Martin Cvek, Miroslav Mrlik,Pavel Tofel and Milan Masara

 

ABSTRACT: 

Poly (vinylidene fluoride) (PVDF) is a piezoelectric material owing to desirable properties to serve as an efficient sensing component to mechanical stimulation. Being a polymorph of several structural phases (α, β, γ, δ, and ε), the electro-active β-phase is of importance to achieve high sensing capability. The inducing the β-phase can be performed via different routes including the incorporation of variety of nanomaterials and/or poling in external electric fields. The enhancements in the piezo-activity can be also done through a simple uniaxial stretching. In this study, the PVDF sheets differing in the molecular weights were stretched at the elevated temperature to various elongations.

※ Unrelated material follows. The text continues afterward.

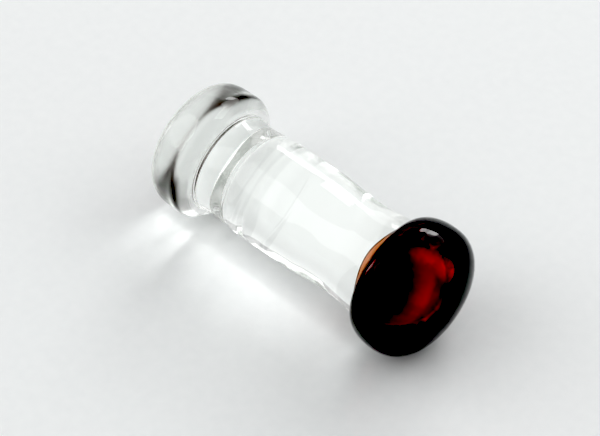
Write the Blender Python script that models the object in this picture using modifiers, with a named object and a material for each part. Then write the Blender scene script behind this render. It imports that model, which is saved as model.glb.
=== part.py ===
"""A solid glass plug lying on its side: a clear turned shaft with a coloured button fused over its nose.

The shaft is one piece of clear glass. From back to front it has a rounded flare, a shallow groove, a narrow
ring, a shoulder and a slightly waisted body that widens again where it meets the button. The button is a
thick lens of dark glass with a socket for the shaft's rounded nose.

Both pieces are turned about one axis. It lies along X with the coloured front at +X, and the flare's rim and
the button's rim have the same radius, so the plug rests on both of them on the plane z = 0.
"""
import math

import bpy

MM = 0.001
SIDES = 40                      # flat sides round the axis; one side of each rim faces straight down
FUSED_GAP = 0.3 * MM            # between the nose and the socket, which are melted together on the real piece

# Stations are distances along the axis from the back face.
LENGTH = 19.74 * MM
RIM_RADIUS = 4.10 * MM          # of the flare and of the button alike

# The flare's back is a superellipse: powers above 2 flatten its middle and tighten its edge.
BACK_FACE_RADIUS = 1.90 * MM    # flat middle of the back
BACK_POWER_ACROSS = 4.4
BACK_POWER_ALONG = 4.75
FLARE_RIM_STATION = 2.30 * MM
FLARE_FOOT_STATION = 3.14 * MM
FLARE_FOOT_RADIUS = 3.55 * MM
FLARE_BOW = 0.15 * MM

GROOVE_START_STATION = 3.32 * MM
GROOVE_END_STATION = 3.40 * MM
GROOVE_RADIUS = 3.19 * MM
NECK_STATION = 3.47 * MM
NECK_RADIUS = 3.09 * MM
RING_START_STATION = 4.67 * MM
RING_EDGE_RADIUS = 3.05 * MM
RING_CREST_RADIUS = 3.14 * MM
CREASE_STATION = 5.60 * MM
CREASE_RADIUS = 2.97 * MM

SHOULDER_STATION = 6.49 * MM
SHOULDER_RADIUS = 3.20 * MM
BODY_STATION = 9.07 * MM
BODY_RADIUS = 3.16 * MM
WAIST_STATION = 13.17 * MM
WAIST_RADIUS = 2.93 * MM

BUTTON_LIP_STATION = 15.64 * MM
BUTTON_RIM_STATION = 17.24 * MM
BUTTON_FRONT_POWER = 2.5

SEAT_STATION = BUTTON_LIP_STATION - FUSED_GAP
SEAT_RADIUS = 3.12 * MM
NOSE_RADIUS = 2.76 * MM
NOSE_LENGTH = 2.96 * MM
NOSE_POWER = 2.3

AXIS_HEIGHT = RIM_RADIUS * math.cos(math.pi / SIDES)

CLEAR_GLASS = (0.90, 0.93, 0.91, 1.0)
COLOURED_GLASS = (0.20, 0.012, 0.004, 1.0)


def back_curve(steps):
    """Superellipse from just outside the flat back face out to the flare's rim, closer spaced near the rim."""
    first_turn = 0.25
    points = []
    for i in range(steps + 1):
        share = 1.0 - (1.0 - i / steps) ** 2
        turn = first_turn + (0.5 * math.pi - first_turn) * share
        station = FLARE_RIM_STATION * (1.0 - max(math.cos(turn), 0.0) ** (2.0 / BACK_POWER_ALONG))
        radius = RIM_RADIUS * math.sin(turn) ** (2.0 / BACK_POWER_ACROSS)
        points.append((station, radius))
    return points


def rising_arc(start, end, steps):
    """Quarter ellipse that leaves start square to the axis and reaches end along the axis."""
    turns = [0.5 * math.pi * i / steps for i in range(steps + 1)]
    return [(start[0] + (end[0] - start[0]) * (1.0 - math.cos(turn)),
             start[1] + (end[1] - start[1]) * math.sin(turn)) for turn in turns]


def falling_curve(start, end, power, steps):
    """Quarter superellipse that leaves start along the axis and reaches end square to the axis."""
    points = []
    for i in range(steps + 1):
        turn = 0.5 * math.pi * i / steps
        station = start[0] + (end[0] - start[0]) * math.sin(turn) ** (2.0 / power)
        radius = end[1] + (start[1] - end[1]) * math.cos(turn) ** (2.0 / power)
        points.append((station, radius))
    return points


def eased_line(start, end, steps):
    """Half a cosine wave from start to end, level with the axis at both."""
    points = []
    for i in range(steps + 1):
        share = i / steps
        blend = 0.5 - 0.5 * math.cos(math.pi * share)
        points.append((start[0] + (end[0] - start[0]) * share, start[1] + (end[1] - start[1]) * blend))
    return points


def bowed_line(start, end, bow, steps):
    """Straight line from start to end, bowed away from the axis by half a sine wave of height bow."""
    points = []
    for i in range(steps + 1):
        share = i / steps
        radius = start[1] + (end[1] - start[1]) * share + bow * math.sin(math.pi * share)
        points.append((start[0] + (end[0] - start[0]) * share, radius))
    return points


def joined(*stretches):
    """Chain the stretches into one outline, and drop a point that repeats the one before it."""
    outline = []
    for point in [point for stretch in stretches for point in stretch]:
        if not outline or math.dist(point, outline[-1]) > 0.01 * MM:
            outline.append(point)
    return outline


def shaft_outline():
    """Clear glass from the centre of the back face to the tip of the nose."""
    flare_rim = (FLARE_RIM_STATION, RIM_RADIUS)
    flare_foot = (FLARE_FOOT_STATION, FLARE_FOOT_RADIUS)
    groove = [(GROOVE_START_STATION, GROOVE_RADIUS), (GROOVE_END_STATION, GROOVE_RADIUS)]
    neck = (NECK_STATION, NECK_RADIUS)
    ring_start = (RING_START_STATION, RING_EDGE_RADIUS)
    crease = (CREASE_STATION, CREASE_RADIUS)
    shoulder = (SHOULDER_STATION, SHOULDER_RADIUS)
    body = (BODY_STATION, BODY_RADIUS)
    waist = (WAIST_STATION, WAIST_RADIUS)
    seat = (SEAT_STATION, SEAT_RADIUS)
    nose_root = (SEAT_STATION, NOSE_RADIUS)
    nose_tip = (SEAT_STATION + NOSE_LENGTH, 0.0)
    ring_bow = RING_CREST_RADIUS - RING_EDGE_RADIUS
    return joined(
        [(0.0, 0.0), (0.0, BACK_FACE_RADIUS)],
        back_curve(8),
        bowed_line(flare_rim, flare_foot, FLARE_BOW, 4),
        groove,
        bowed_line(neck, ring_start, -0.03 * MM, 3),
        bowed_line(ring_start, crease, ring_bow, 4),
        rising_arc(crease, shoulder, 3),
        eased_line(shoulder, body, 2),
        eased_line(body, waist, 4),
        eased_line(waist, seat, 4),
        falling_curve(nose_root, nose_tip, NOSE_POWER, 8),
    )


def button_outline():
    """Coloured glass from the bottom of the socket, round the lip and the rim, to the middle of the front."""
    socket_floor = (SEAT_STATION + NOSE_LENGTH + FUSED_GAP, 0.0)
    socket_mouth = (BUTTON_LIP_STATION, NOSE_RADIUS + FUSED_GAP)
    lip = (BUTTON_LIP_STATION, SEAT_RADIUS)
    rim = (BUTTON_RIM_STATION, RIM_RADIUS)
    front = (LENGTH, 0.0)
    return joined(
        reversed(falling_curve(socket_mouth, socket_floor, NOSE_POWER, 8)),
        rising_arc(lip, rim, 6),
        falling_curve(rim, front, BUTTON_FRONT_POWER, 10),
    )


def glass(name, colour):
    """Smooth transmitting glass of the given colour."""
    material = bpy.data.materials.new(name)
    material.use_nodes = True
    shader = material.node_tree.nodes["Principled BSDF"]
    shader.inputs["Base Color"].default_value = colour
    shader.inputs["Roughness"].default_value = 0.02
    shader.inputs["Metallic"].default_value = 0.0
    shader.inputs["IOR"].default_value = 1.5
    shader.inputs["Transmission Weight"].default_value = 1.0
    material.diffuse_color = colour
    return material


def turned_piece(name, outline, material, axis, collection):
    """Turn an outline about the axis empty's own Z, with a flat side, not a corner, facing down."""
    points = [(radius, 0.0, station) for station, radius in reversed(outline)]
    edges = [(i, i + 1) for i in range(len(points) - 1)]
    mesh = bpy.data.meshes.new(name)
    mesh.from_pydata(points, edges, [])
    mesh.materials.append(material)
    piece = bpy.data.objects.new(name, mesh)
    piece.parent = axis
    piece.rotation_euler = (0.0, 0.0, math.pi / SIDES)
    collection.objects.link(piece)
    screw = piece.modifiers.new("turn", "SCREW")
    screw.axis = "Z"
    screw.angle = 2.0 * math.pi
    screw.steps = SIDES
    screw.render_steps = SIDES
    screw.use_merge_vertices = True
    screw.merge_threshold = 0.001 * MM
    screw.use_smooth_shade = True
    return piece


def build():
    for item in list(bpy.data.objects):
        bpy.data.objects.remove(item, do_unlink=True)
    collection = bpy.data.collections.new("glass_plug")
    bpy.context.scene.collection.children.link(collection)

    axis = bpy.data.objects.new("turning_axis", None)
    axis.location = (-0.5 * LENGTH, 0.0, AXIS_HEIGHT)
    axis.rotation_euler = (0.0, 0.5 * math.pi, 0.0)
    collection.objects.link(axis)

    turned_piece("clear_shaft", shaft_outline(), glass("clear_glass", CLEAR_GLASS), axis, collection)
    turned_piece("colour_front", button_outline(), glass("coloured_glass", COLOURED_GLASS), axis, collection)


build()
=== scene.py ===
import math

import bpy
import numpy as np
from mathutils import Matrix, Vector


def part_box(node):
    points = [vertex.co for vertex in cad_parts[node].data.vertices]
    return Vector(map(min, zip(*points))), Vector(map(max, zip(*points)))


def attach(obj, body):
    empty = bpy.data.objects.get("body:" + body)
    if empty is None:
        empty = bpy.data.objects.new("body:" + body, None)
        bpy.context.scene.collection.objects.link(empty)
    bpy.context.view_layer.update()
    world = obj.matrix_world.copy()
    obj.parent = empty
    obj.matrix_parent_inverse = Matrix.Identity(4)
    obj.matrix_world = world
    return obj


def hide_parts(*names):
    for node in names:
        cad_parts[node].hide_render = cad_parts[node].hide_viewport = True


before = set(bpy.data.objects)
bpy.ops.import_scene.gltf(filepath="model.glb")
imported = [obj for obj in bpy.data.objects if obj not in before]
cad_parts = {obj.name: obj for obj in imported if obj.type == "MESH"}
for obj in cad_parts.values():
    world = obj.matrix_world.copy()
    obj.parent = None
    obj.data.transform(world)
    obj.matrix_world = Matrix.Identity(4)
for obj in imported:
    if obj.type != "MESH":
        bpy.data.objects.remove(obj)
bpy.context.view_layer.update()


# ---------------------------------------------------------------------------------------------------------
# How the plug lies. It rests on the rim of its clear flare and the rim of its coloured button, with its
# turning axis along X and the button at +X. It is seen from close by, from above the coloured front.
# Stations, used from here on, are millimetres along the axis from the back of the flare.
MM = 0.001
shaft_low, shaft_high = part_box("clear_shaft")
BACK_FACE_X = shaft_low.x
AXIS_HEIGHT = 0.5 * (shaft_low.z + shaft_high.z)
RIM_RADIUS = 0.5 * (shaft_high.z - shaft_low.z) / MM

LOOKED_AT_STATION = 9.59
LOOKED_AT_ASIDE = Vector((-0.58, -0.035)) * MM
VIEW_AZIMUTH = math.radians(42.35)
VIEW_ELEVATION = math.radians(48.79)
VIEW_DISTANCE = 110.0 * MM
LENS_LENGTH = 115.4
SENSOR_WIDTH = 36.0


def camera_axes(azimuth, elevation):
    """Unit vectors to the right of, above and back towards a camera at this azimuth and elevation."""
    right = Vector((math.cos(azimuth), math.sin(azimuth), 0.0))
    back = Vector((math.sin(azimuth) * math.cos(elevation),
                   -math.cos(azimuth) * math.cos(elevation),
                   math.sin(elevation)))
    return right, back.cross(right), back


view_right, view_up, view_back = camera_axes(VIEW_AZIMUTH, VIEW_ELEVATION)
looked_at = Vector((BACK_FACE_X + LOOKED_AT_STATION * MM, 0.0, AXIS_HEIGHT))
looked_at += view_right * LOOKED_AT_ASIDE.x + view_up * LOOKED_AT_ASIDE.y
camera_data = bpy.data.cameras.new("camera")
camera_data.lens = LENS_LENGTH
camera_data.sensor_width = SENSOR_WIDTH
camera_data.clip_start = 1.0 * MM
camera_data.clip_end = 5.0
camera = bpy.data.objects.new("camera", camera_data)
camera.location = looked_at + view_back * VIEW_DISTANCE
camera.rotation_mode = "QUATERNION"
camera.rotation_quaternion = (-view_back).to_track_quat("-Z", "Y")
bpy.context.scene.collection.objects.link(camera)
bpy.context.scene.camera = camera


# ---------------------------------------------------------------------------------------------------------
# The clear shaft is one solid rod of clear glass, shaped in a flame: the back was pressed into a thick flare,
# a tool marked a groove and a crease either side of a narrow ring, and the long body was drawn to a slight
# waist. Its front ends in a blunt nose, which is buried in the coloured button.
AROUND = 176
ROW_SPACING = 0.06
FLARE_RIM = 2.30
FLARE_POWER_ACROSS = 4.4
FLARE_POWER_ALONG = 4.75
# From here on a pair is a point of the outline: its station and its radius.
FLARE_FOOT = (3.14, 3.55)
FLARE_BOW = 0.15
NECK_EDGE = (3.39, 3.28)
NECK = (3.47, 3.10)
NECK_BOW = -0.03
RING_START = (4.67, 3.05)
RING_END = (5.63, 3.05)
RING_BOW = 0.03
SHOULDER = (6.49, 3.17)
BODY = (9.07, 3.16)
WAIST = (13.17, 2.93)
SEAT = (15.64, 3.12)
NOSE_ROOT = (15.80, 2.84)
NOSE_TIP = 18.45
NOSE_POWER = 2.3
RIDGE_FADE_AT_ROOT = 0.3
RIDGE_FADE_AT_TIP = 0.8
GROOVE_STATION, GROOVE_DEPTH, GROOVE_WIDTH = 3.32, 0.17, 0.08
CREASE_STATION, CREASE_DEPTH, CREASE_WIDTH = 5.59, 0.10, 0.09
CREASE_TURN = math.radians(123.0)
CREASE_TURN_POWER = 5
HAND_WAVER = 0.004
WAVER_FADE = 1.0
PRESSED_BACK = (1.2, 2.4)
PRESSED_ROUGHNESS = 0.17
SMEAR_ROUGHNESS = (0.02, 0.06)
GLASS_INDEX = 1.5
CLEAR_GLASS_SOAKS = (0.85, 0.93, 0.84, 1.0), 24.0

turns = np.arange(AROUND) * (2.0 * np.pi / AROUND)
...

The correlation between their molecular and processing parameters was investigated using the FTIR and XRD analyzes. After the stretching, the enhanced piezoelectric β-phase content was found due to aligned structure of the electro-active crystallites. The electro-mechanical capability was analyzed via investigation of d33 coefficient by Berlincourt method. The obtained data may be used in the optimization of the PVDF processing parameters in order to tailor the PVDF materials of high sensing capability serving as the sensing component exploiting the mechanical energy to electrical signal.

Keywords: crystallites; piezoactivity; polymorphism; power generator; stretching.